Goal — Only the lines from the first one through the line with "distance from it." should be printed, exactly as they appear.

Data block —
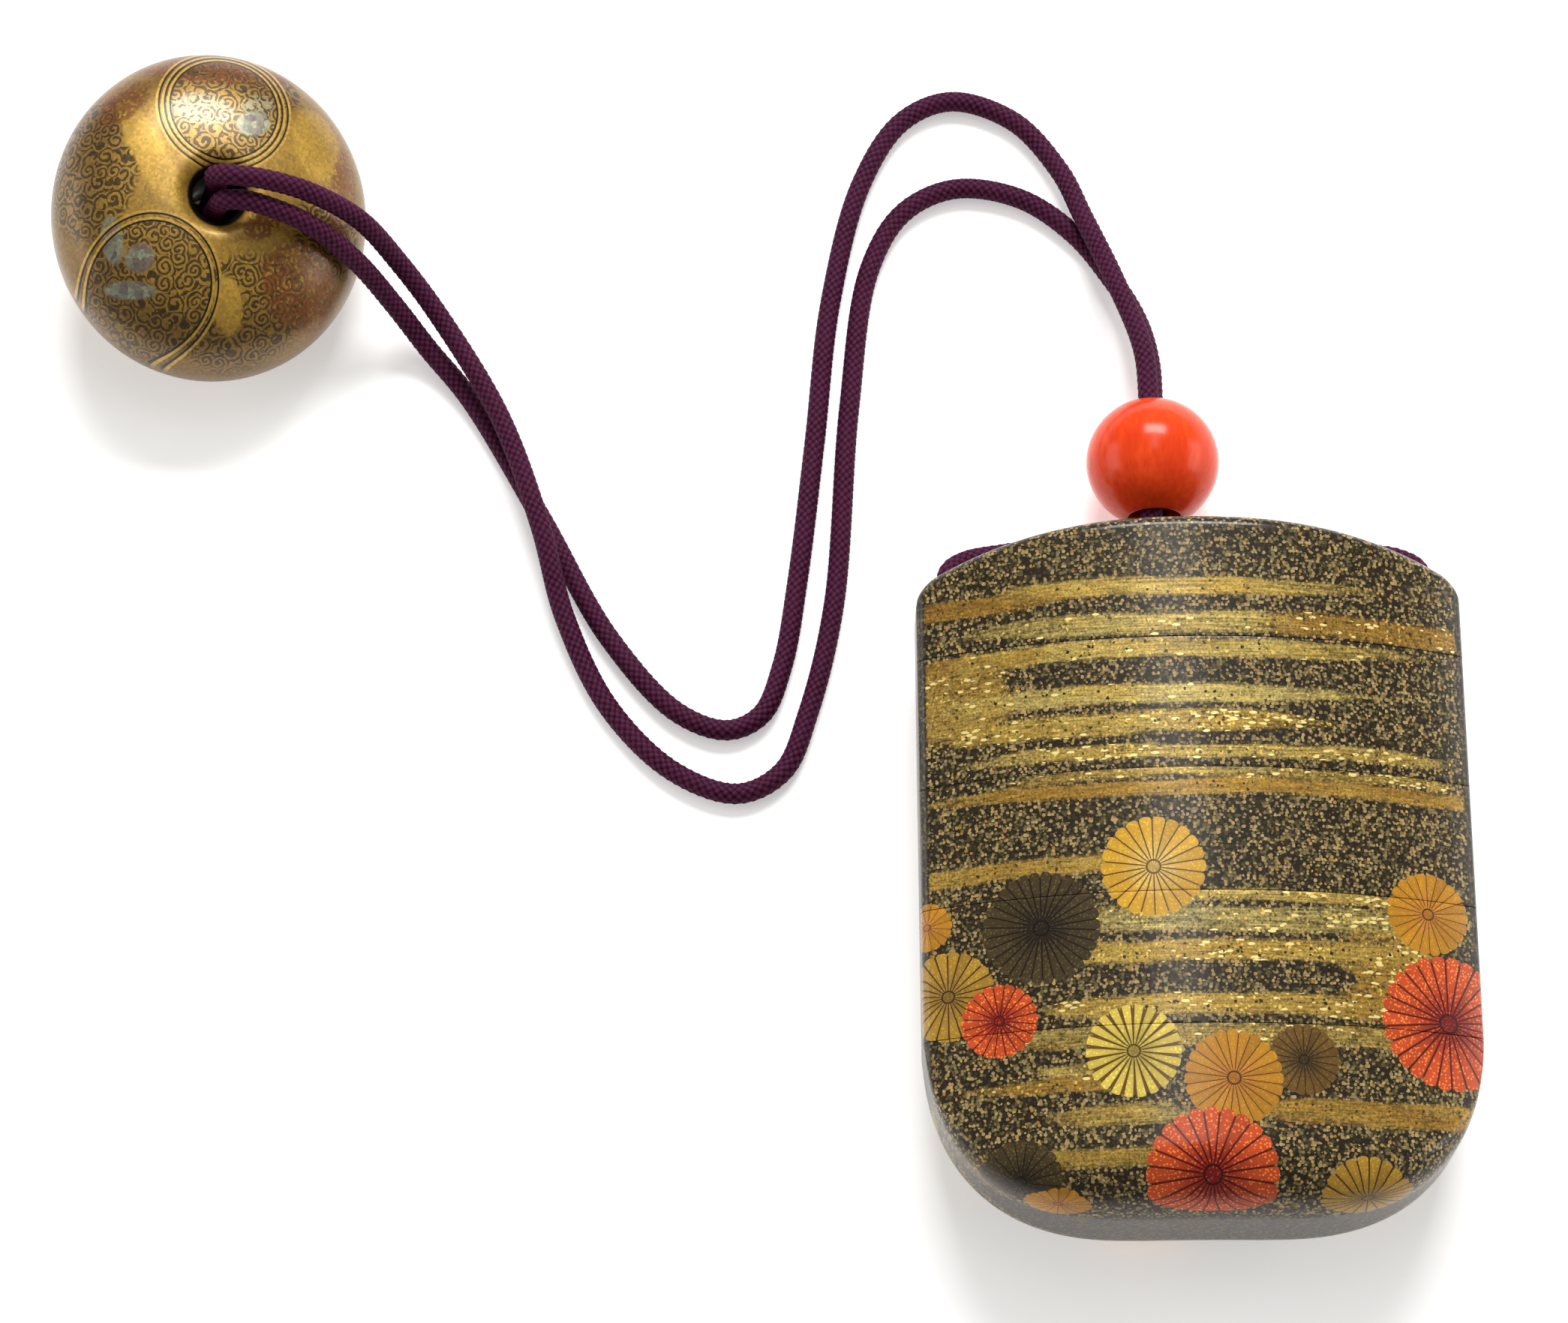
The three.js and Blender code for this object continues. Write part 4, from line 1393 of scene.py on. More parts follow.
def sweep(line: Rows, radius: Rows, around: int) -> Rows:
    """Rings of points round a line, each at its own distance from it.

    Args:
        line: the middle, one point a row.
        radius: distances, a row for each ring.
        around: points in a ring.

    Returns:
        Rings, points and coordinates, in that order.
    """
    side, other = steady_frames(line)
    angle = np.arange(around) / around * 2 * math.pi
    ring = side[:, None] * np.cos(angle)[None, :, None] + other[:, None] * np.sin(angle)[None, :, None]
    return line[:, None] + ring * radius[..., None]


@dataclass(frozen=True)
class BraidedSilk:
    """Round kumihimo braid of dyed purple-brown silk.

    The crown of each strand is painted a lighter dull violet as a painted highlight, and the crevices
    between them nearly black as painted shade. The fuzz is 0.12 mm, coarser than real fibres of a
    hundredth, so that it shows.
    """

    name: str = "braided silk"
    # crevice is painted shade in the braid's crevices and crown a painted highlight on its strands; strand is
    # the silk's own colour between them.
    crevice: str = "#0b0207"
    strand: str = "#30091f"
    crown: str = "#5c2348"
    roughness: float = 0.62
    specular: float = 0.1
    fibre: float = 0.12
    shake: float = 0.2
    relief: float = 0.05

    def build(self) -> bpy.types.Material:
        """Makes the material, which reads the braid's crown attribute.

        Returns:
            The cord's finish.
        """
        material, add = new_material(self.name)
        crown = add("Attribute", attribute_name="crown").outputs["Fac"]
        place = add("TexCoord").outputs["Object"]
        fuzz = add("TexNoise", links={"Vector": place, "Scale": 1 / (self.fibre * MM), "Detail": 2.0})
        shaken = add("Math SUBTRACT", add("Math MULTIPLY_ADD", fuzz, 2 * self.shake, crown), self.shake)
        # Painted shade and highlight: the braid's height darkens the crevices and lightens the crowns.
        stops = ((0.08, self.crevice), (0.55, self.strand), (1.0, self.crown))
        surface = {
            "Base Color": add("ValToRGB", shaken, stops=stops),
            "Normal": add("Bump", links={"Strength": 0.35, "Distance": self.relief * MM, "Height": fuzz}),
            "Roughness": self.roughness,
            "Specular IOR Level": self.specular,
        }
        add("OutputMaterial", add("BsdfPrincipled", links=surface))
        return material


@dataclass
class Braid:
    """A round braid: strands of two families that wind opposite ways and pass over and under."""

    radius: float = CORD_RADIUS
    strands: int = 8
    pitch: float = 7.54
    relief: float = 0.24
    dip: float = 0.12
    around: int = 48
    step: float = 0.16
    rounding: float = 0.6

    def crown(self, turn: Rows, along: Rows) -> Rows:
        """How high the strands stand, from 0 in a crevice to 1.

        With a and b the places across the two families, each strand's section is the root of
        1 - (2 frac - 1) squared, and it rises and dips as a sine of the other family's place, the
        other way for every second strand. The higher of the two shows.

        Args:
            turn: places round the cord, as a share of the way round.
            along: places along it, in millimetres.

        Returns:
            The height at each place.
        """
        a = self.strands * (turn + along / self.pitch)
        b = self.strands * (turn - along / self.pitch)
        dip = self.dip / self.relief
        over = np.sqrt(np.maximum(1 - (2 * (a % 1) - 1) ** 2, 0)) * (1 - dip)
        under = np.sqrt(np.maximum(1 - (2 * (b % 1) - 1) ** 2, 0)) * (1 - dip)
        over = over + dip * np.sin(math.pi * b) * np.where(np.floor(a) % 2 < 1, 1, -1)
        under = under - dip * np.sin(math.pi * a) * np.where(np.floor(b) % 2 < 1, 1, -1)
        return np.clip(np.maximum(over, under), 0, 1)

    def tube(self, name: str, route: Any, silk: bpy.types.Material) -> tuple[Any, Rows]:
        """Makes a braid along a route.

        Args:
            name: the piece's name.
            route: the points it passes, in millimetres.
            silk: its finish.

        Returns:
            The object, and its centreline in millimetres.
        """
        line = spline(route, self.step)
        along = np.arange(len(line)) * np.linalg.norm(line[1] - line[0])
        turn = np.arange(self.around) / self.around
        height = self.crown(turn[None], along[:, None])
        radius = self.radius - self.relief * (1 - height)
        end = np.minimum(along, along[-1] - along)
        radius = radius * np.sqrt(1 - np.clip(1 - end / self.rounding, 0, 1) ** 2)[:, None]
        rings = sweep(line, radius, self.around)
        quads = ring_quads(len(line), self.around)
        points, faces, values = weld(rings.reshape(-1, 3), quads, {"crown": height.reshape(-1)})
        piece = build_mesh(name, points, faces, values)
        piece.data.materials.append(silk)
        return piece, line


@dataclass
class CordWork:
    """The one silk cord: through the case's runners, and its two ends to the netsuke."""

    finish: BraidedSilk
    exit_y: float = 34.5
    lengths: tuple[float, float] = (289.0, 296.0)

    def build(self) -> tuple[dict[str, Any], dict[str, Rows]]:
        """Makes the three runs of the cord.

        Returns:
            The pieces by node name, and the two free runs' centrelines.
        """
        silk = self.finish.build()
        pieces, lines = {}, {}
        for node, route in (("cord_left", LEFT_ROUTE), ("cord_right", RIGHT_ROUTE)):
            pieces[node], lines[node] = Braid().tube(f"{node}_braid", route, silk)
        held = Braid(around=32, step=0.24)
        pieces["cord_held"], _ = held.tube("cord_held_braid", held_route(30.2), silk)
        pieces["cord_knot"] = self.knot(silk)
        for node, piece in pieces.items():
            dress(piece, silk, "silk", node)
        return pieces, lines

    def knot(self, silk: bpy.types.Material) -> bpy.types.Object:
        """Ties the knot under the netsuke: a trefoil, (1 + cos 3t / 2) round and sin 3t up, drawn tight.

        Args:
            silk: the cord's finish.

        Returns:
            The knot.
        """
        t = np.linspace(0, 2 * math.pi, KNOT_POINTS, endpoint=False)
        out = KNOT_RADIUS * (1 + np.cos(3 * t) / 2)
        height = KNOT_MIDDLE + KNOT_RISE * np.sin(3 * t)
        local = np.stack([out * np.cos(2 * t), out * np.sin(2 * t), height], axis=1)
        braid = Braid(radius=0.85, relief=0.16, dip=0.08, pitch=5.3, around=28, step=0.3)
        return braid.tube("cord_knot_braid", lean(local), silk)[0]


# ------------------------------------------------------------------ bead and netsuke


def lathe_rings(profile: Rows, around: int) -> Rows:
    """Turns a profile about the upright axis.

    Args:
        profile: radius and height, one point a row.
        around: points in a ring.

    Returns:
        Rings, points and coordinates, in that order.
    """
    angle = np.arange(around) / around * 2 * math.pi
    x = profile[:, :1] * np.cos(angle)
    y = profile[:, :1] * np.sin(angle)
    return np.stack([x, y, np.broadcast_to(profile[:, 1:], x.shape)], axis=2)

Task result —
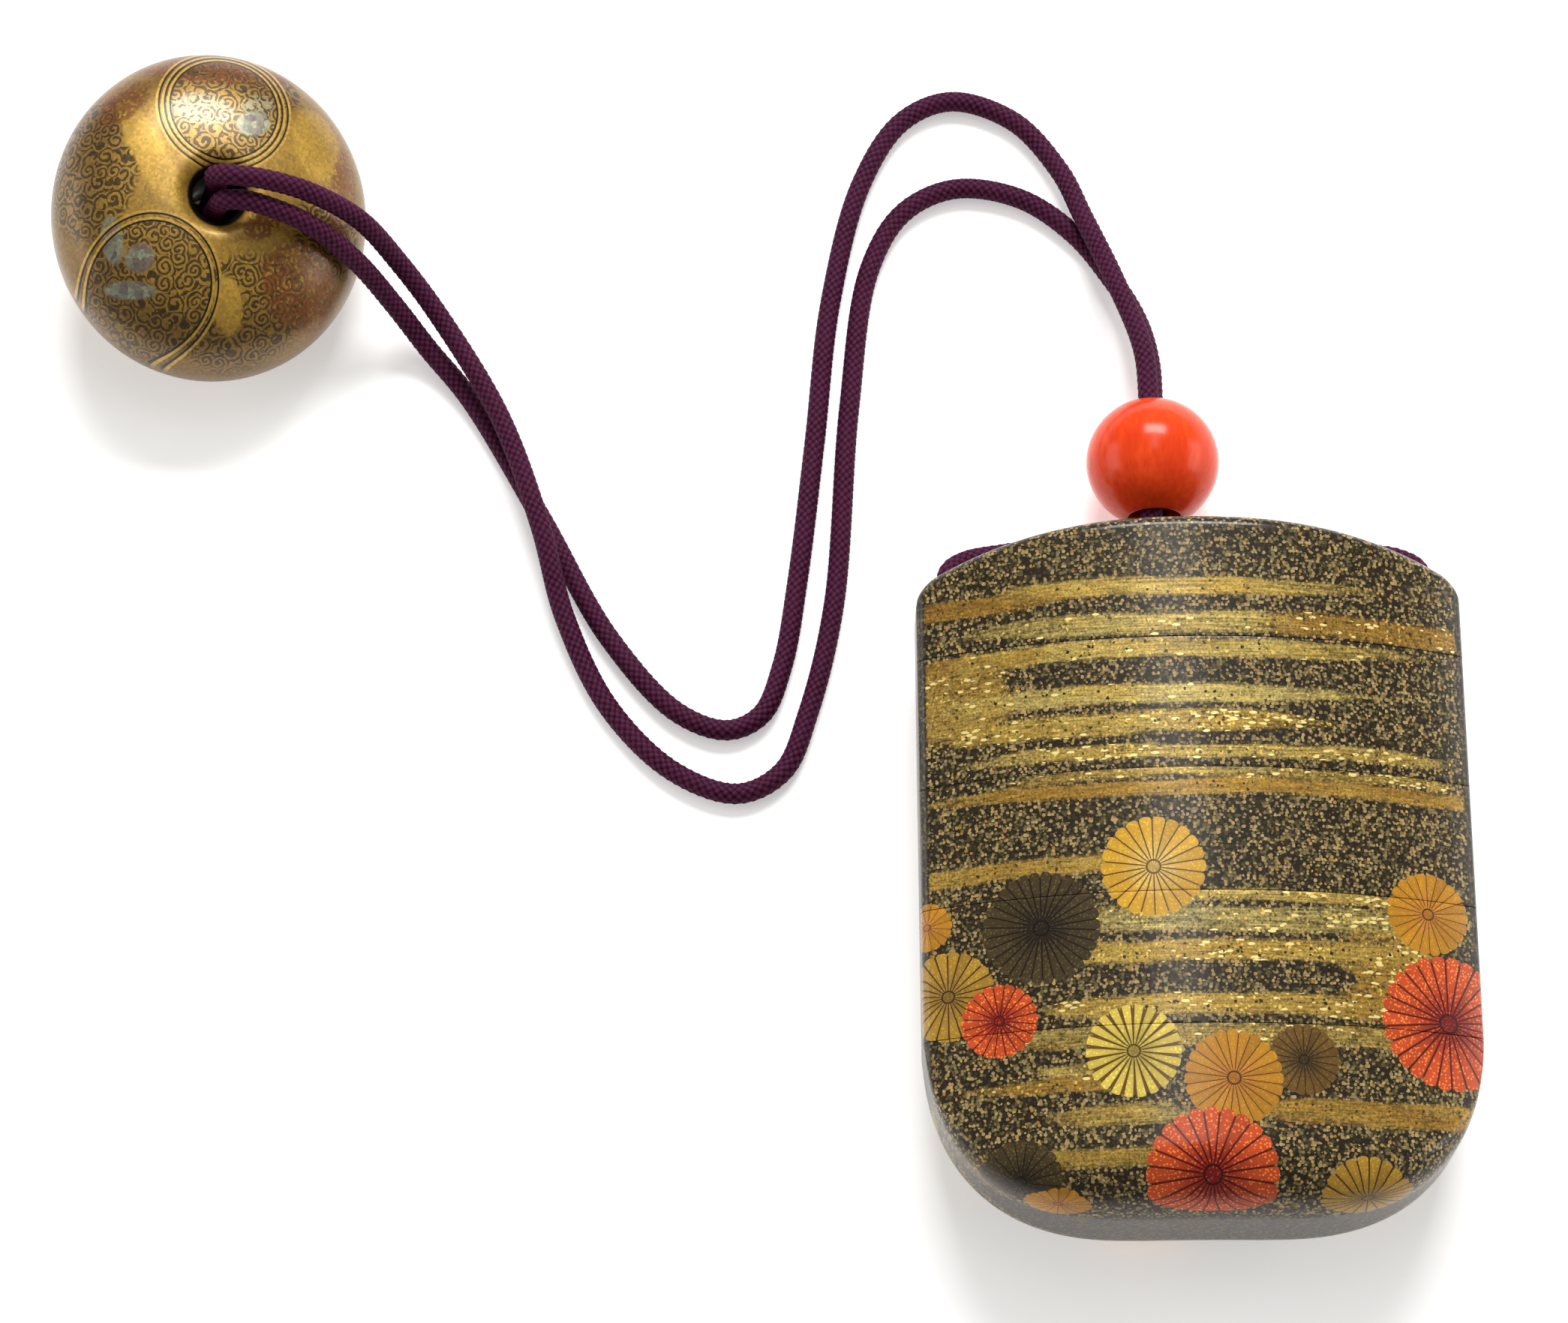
The three.js and Blender code for this object continues. Write part 4, from line 1393 of scene.py on. More parts follow.
def sweep(line: Rows, radius: Rows, around: int) -> Rows:
    """Rings of points round a line, each at its own distance from it.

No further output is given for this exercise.